I had the same experience with Ravenloft. I was introduced to it in 3e, during a time when it was divorced from D&D at large. The rulebooks were very vague on the details, it spurned my imagination like crazy. Then, when I found out the ‘canon’ lore, I was really disappointed. It didn’t live up to the rough potential of the setting.

Okay, I’m sold.

I remember that before I read about champions of Rajaat, I had all sorts of ideas about the SMs. I was certain Kalak was a lich, for example. Some SMs might be immortal, others might be undead; some may be (former) humans, others might be outright monstrous. There’s plenty you can do with that idea.

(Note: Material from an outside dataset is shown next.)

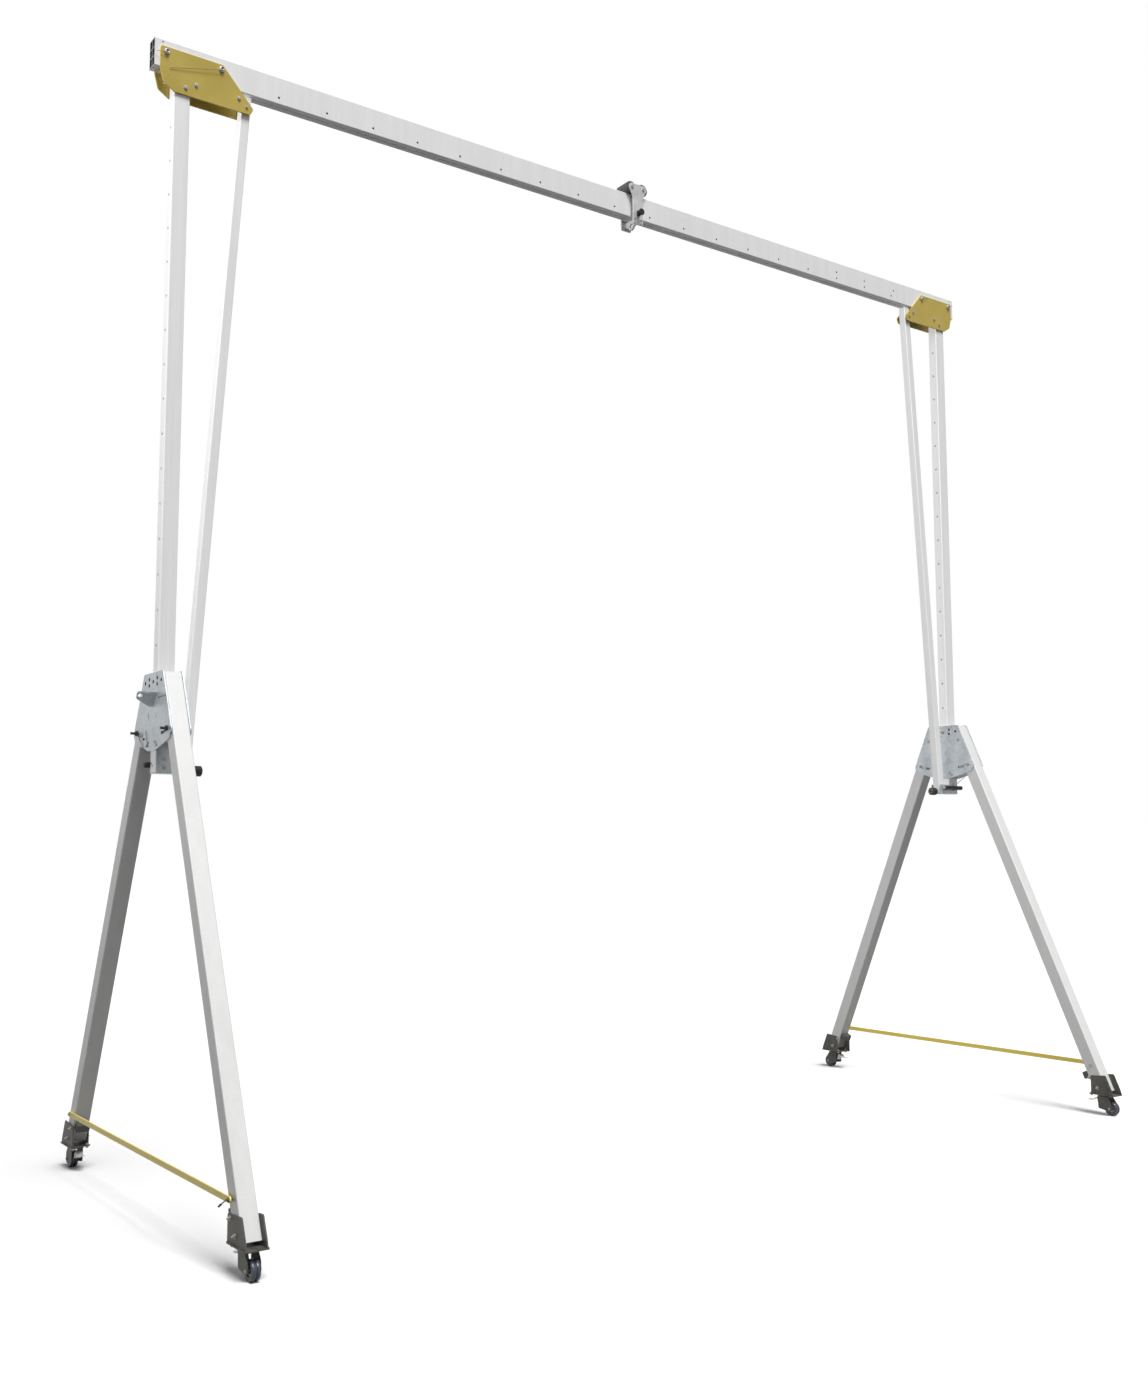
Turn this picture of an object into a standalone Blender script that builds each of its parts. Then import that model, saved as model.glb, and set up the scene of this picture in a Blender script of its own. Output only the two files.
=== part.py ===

One thing I like about Champions or Rajaat is that they’re Dark Sun creatures to the core. Without them, SMs might turn into generic D&D villains in DS flavour. Let’s have a lich SM (heresy), a hag SM (heresy), a vampire SM (heresy)… And a mummy SM while we’re at it (double heresy). Oh, and a just-an-evil-sorcerer-psionist SM. All of these can be done well, but they’re awfully generic. Champions of Rajaat are unique Athas flavour.

Second, it leaves a huge blank: The absent species. If Champions of Rajaat didn’t kill them off, then what did? Or were they never there to begin with? I’m strongly against re-introducing them because, again, it’d make the setting more generic.

Finally, the Champions of Rajaat create a system of mutually assured destruction which (paradoxically) keeps Athas from sliding into extinction. They wage their petty wars, of course, but a total war would be a war to annihilation. It makes SMs stable - and predictable.

With stronger and weaker, mortal and immortal SMs, you’d get desperate, short-sighted rulers who’d do anything to achieve their goals. It’d lead to creeping devastation that’d slowly render Athas extinct. Which is the chief purpose of Champion of Rajaat SMs, I believe: They cull out the competition and don’t allow unpredictable upstarts to arise.

I think we’ll need some sort of homebrew system that explains how do you become an SM, how do they grant spells to their Templars, how are the city-states founded, etc. Perhaps we should expand on it in the Heresy thread?